● **Data to use**
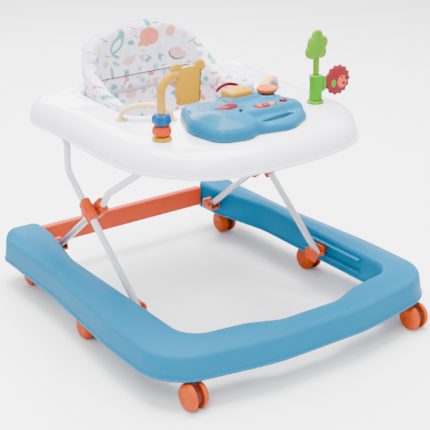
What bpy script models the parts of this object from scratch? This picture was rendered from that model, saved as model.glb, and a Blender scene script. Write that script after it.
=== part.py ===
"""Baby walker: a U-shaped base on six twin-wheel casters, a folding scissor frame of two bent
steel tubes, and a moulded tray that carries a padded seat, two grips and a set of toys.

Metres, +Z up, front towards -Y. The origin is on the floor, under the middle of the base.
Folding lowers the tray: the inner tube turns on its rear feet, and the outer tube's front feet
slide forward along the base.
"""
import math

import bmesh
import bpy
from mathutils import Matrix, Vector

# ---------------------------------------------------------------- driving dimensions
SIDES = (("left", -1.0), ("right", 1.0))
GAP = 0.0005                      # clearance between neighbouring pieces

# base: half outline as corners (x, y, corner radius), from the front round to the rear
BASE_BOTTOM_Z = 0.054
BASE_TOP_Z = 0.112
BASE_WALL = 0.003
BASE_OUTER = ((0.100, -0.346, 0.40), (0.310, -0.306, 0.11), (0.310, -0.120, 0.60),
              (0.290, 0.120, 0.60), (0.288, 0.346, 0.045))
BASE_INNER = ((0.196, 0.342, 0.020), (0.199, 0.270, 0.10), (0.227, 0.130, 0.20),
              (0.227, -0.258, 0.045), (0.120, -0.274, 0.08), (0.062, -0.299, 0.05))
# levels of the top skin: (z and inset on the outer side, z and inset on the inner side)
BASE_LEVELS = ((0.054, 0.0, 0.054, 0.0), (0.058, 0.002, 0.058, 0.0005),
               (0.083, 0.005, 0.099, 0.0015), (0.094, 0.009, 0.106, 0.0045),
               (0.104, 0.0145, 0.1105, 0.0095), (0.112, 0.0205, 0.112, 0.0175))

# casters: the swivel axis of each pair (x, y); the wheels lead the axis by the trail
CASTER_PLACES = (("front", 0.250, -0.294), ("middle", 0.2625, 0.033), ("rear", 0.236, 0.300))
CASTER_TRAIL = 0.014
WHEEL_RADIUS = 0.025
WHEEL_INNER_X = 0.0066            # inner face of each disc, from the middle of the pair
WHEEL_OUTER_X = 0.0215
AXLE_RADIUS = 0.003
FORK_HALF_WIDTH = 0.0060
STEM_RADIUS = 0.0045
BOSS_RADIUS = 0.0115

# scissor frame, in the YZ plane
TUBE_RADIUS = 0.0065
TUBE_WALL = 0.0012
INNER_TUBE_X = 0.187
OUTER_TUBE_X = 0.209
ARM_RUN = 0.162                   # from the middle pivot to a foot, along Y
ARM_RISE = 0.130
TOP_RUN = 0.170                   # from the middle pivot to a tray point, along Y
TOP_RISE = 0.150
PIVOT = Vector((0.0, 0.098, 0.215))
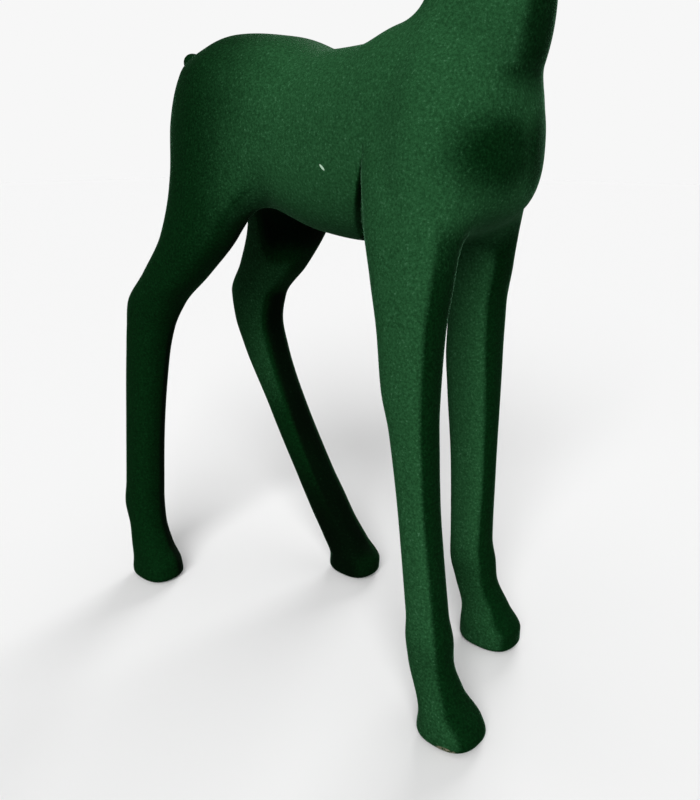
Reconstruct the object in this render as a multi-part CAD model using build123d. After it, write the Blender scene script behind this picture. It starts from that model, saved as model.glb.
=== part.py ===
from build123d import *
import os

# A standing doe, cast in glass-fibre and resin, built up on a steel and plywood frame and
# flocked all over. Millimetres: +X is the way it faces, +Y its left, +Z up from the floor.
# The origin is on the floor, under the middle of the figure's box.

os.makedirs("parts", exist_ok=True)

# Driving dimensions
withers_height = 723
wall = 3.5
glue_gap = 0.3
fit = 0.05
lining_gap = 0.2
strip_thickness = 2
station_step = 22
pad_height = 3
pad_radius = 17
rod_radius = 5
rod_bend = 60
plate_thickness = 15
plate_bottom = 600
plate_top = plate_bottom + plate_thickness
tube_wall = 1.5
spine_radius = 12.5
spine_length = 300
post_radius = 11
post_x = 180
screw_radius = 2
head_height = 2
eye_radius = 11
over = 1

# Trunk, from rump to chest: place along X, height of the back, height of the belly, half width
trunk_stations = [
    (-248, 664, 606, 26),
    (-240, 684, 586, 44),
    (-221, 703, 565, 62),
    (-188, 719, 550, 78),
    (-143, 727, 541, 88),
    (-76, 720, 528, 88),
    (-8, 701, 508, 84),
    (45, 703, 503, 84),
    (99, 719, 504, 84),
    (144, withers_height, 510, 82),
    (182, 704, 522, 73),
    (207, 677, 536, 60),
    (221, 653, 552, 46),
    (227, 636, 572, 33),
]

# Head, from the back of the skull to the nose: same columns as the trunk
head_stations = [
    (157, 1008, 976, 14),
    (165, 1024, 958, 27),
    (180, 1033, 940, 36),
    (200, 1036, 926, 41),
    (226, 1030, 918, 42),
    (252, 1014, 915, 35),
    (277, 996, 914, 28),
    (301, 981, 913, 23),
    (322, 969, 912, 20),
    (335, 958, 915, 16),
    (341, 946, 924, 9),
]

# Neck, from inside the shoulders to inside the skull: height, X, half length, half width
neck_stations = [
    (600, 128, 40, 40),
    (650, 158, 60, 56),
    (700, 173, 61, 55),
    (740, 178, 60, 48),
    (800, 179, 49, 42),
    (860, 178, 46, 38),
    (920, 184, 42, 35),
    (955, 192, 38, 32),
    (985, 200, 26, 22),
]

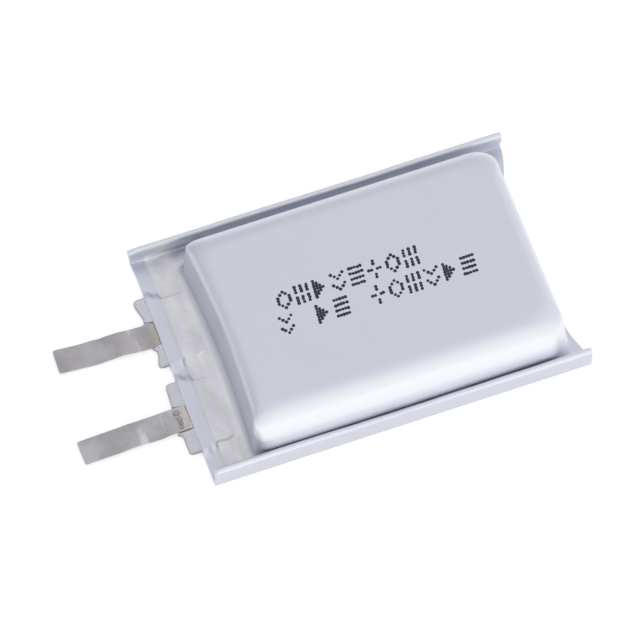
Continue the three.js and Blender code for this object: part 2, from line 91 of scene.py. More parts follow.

● **Task prompt**
Your task is to reproduce the whole listing exactly.

● **Correct result**
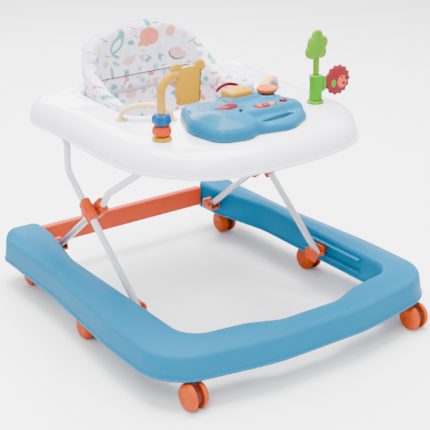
What bpy script models the parts of this object from scratch? This picture was rendered from that model, saved as model.glb, and a Blender scene script. Write that script after it.
=== part.py ===
"""Baby walker: a U-shaped base on six twin-wheel casters, a folding scissor frame of two bent
steel tubes, and a moulded tray that carries a padded seat, two grips and a set of toys.

Metres, +Z up, front towards -Y. The origin is on the floor, under the middle of the base.
Folding lowers the tray: the inner tube turns on its rear feet, and the outer tube's front feet
slide forward along the base.
"""
import math

import bmesh
import bpy
from mathutils import Matrix, Vector

# ---------------------------------------------------------------- driving dimensions
SIDES = (("left", -1.0), ("right", 1.0))
GAP = 0.0005                      # clearance between neighbouring pieces

# base: half outline as corners (x, y, corner radius), from the front round to the rear
BASE_BOTTOM_Z = 0.054
BASE_TOP_Z = 0.112
BASE_WALL = 0.003
BASE_OUTER = ((0.100, -0.346, 0.40), (0.310, -0.306, 0.11), (0.310, -0.120, 0.60),
              (0.290, 0.120, 0.60), (0.288, 0.346, 0.045))
BASE_INNER = ((0.196, 0.342, 0.020), (0.199, 0.270, 0.10), (0.227, 0.130, 0.20),
              (0.227, -0.258, 0.045), (0.120, -0.274, 0.08), (0.062, -0.299, 0.05))
# levels of the top skin: (z and inset on the outer side, z and inset on the inner side)
BASE_LEVELS = ((0.054, 0.0, 0.054, 0.0), (0.058, 0.002, 0.058, 0.0005),
               (0.083, 0.005, 0.099, 0.0015), (0.094, 0.009, 0.106, 0.0045),
               (0.104, 0.0145, 0.1105, 0.0095), (0.112, 0.0205, 0.112, 0.0175))

# casters: the swivel axis of each pair (x, y); the wheels lead the axis by the trail
CASTER_PLACES = (("front", 0.250, -0.294), ("middle", 0.2625, 0.033), ("rear", 0.236, 0.300))
CASTER_TRAIL = 0.014
WHEEL_RADIUS = 0.025
WHEEL_INNER_X = 0.0066            # inner face of each disc, from the middle of the pair
WHEEL_OUTER_X = 0.0215
AXLE_RADIUS = 0.003
FORK_HALF_WIDTH = 0.0060
STEM_RADIUS = 0.0045
BOSS_RADIUS = 0.0115

# scissor frame, in the YZ plane
TUBE_RADIUS = 0.0065
TUBE_WALL = 0.0012
INNER_TUBE_X = 0.187
OUTER_TUBE_X = 0.209
ARM_RUN = 0.162                   # from the middle pivot to a foot, along Y
ARM_RISE = 0.130
TOP_RUN = 0.170                   # from the middle pivot to a tray point, along Y
TOP_RISE = 0.150
PIVOT = Vector((0.0, 0.098, 0.215))
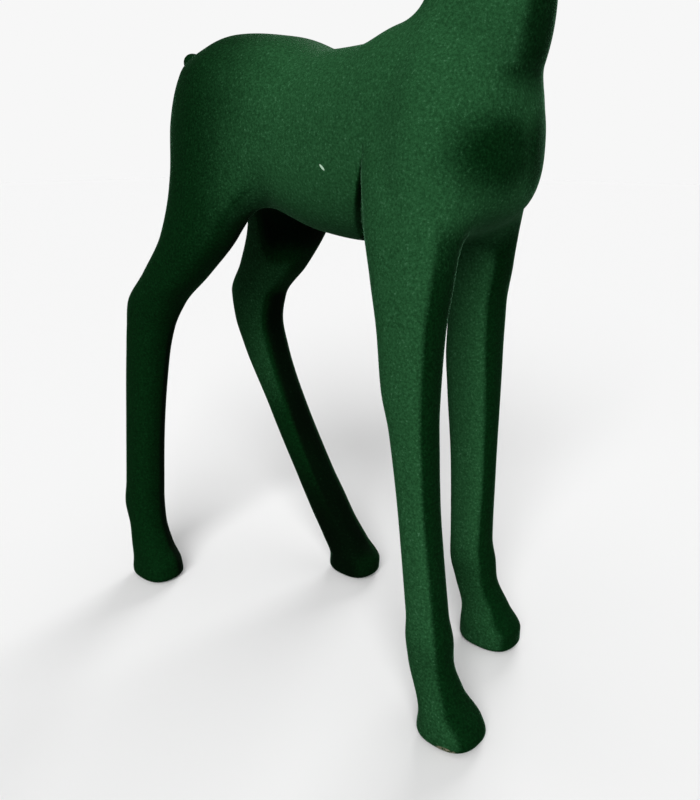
Reconstruct the object in this render as a multi-part CAD model using build123d. After it, write the Blender scene script behind this picture. It starts from that model, saved as model.glb.
=== part.py ===
from build123d import *
import os

# A standing doe, cast in glass-fibre and resin, built up on a steel and plywood frame and
# flocked all over. Millimetres: +X is the way it faces, +Y its left, +Z up from the floor.
# The origin is on the floor, under the middle of the figure's box.

os.makedirs("parts", exist_ok=True)

# Driving dimensions
withers_height = 723
wall = 3.5
glue_gap = 0.3
fit = 0.05
lining_gap = 0.2
strip_thickness = 2
station_step = 22
pad_height = 3
pad_radius = 17
rod_radius = 5
rod_bend = 60
plate_thickness = 15
plate_bottom = 600
plate_top = plate_bottom + plate_thickness
tube_wall = 1.5
spine_radius = 12.5
spine_length = 300
post_radius = 11
post_x = 180
screw_radius = 2
head_height = 2
eye_radius = 11
over = 1

# Trunk, from rump to chest: place along X, height of the back, height of the belly, half width
trunk_stations = [
    (-248, 664, 606, 26),
    (-240, 684, 586, 44),
    (-221, 703, 565, 62),
    (-188, 719, 550, 78),
    (-143, 727, 541, 88),
    (-76, 720, 528, 88),
    (-8, 701, 508, 84),
    (45, 703, 503, 84),
    (99, 719, 504, 84),
    (144, withers_height, 510, 82),
    (182, 704, 522, 73),
    (207, 677, 536, 60),
    (221, 653, 552, 46),
    (227, 636, 572, 33),
]

# Head, from the back of the skull to the nose: same columns as the trunk
head_stations = [
    (157, 1008, 976, 14),
    (165, 1024, 958, 27),
    (180, 1033, 940, 36),
    (200, 1036, 926, 41),
    (226, 1030, 918, 42),
    (252, 1014, 915, 35),
    (277, 996, 914, 28),
    (301, 981, 913, 23),
    (322, 969, 912, 20),
    (335, 958, 915, 16),
    (341, 946, 924, 9),
]

# Neck, from inside the shoulders to inside the skull: height, X, half length, half width
neck_stations = [
    (600, 128, 40, 40),
    (650, 158, 60, 56),
    (700, 173, 61, 55),
    (740, 178, 60, 48),
    (800, 179, 49, 42),
    (860, 178, 46, 38),
    (920, 184, 42, 35),
    (955, 192, 38, 32),
    (985, 200, 26, 22),
]

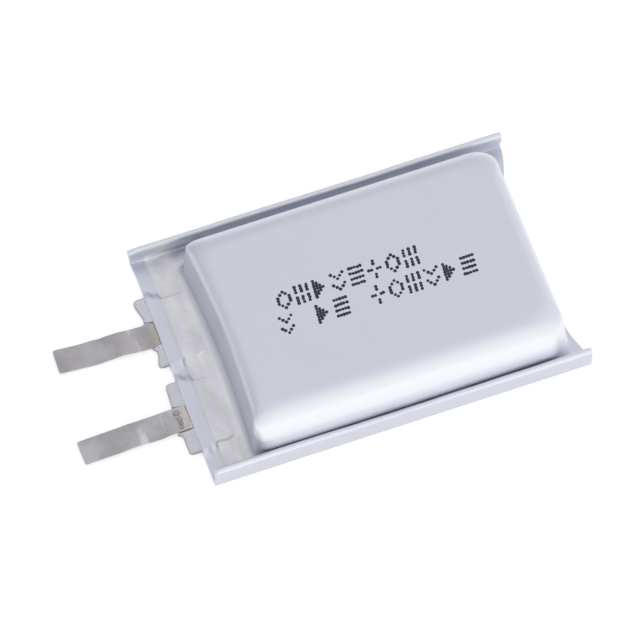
Continue the three.js and Blender code for this object: part 2, from line 91 of scene.py. More parts follow.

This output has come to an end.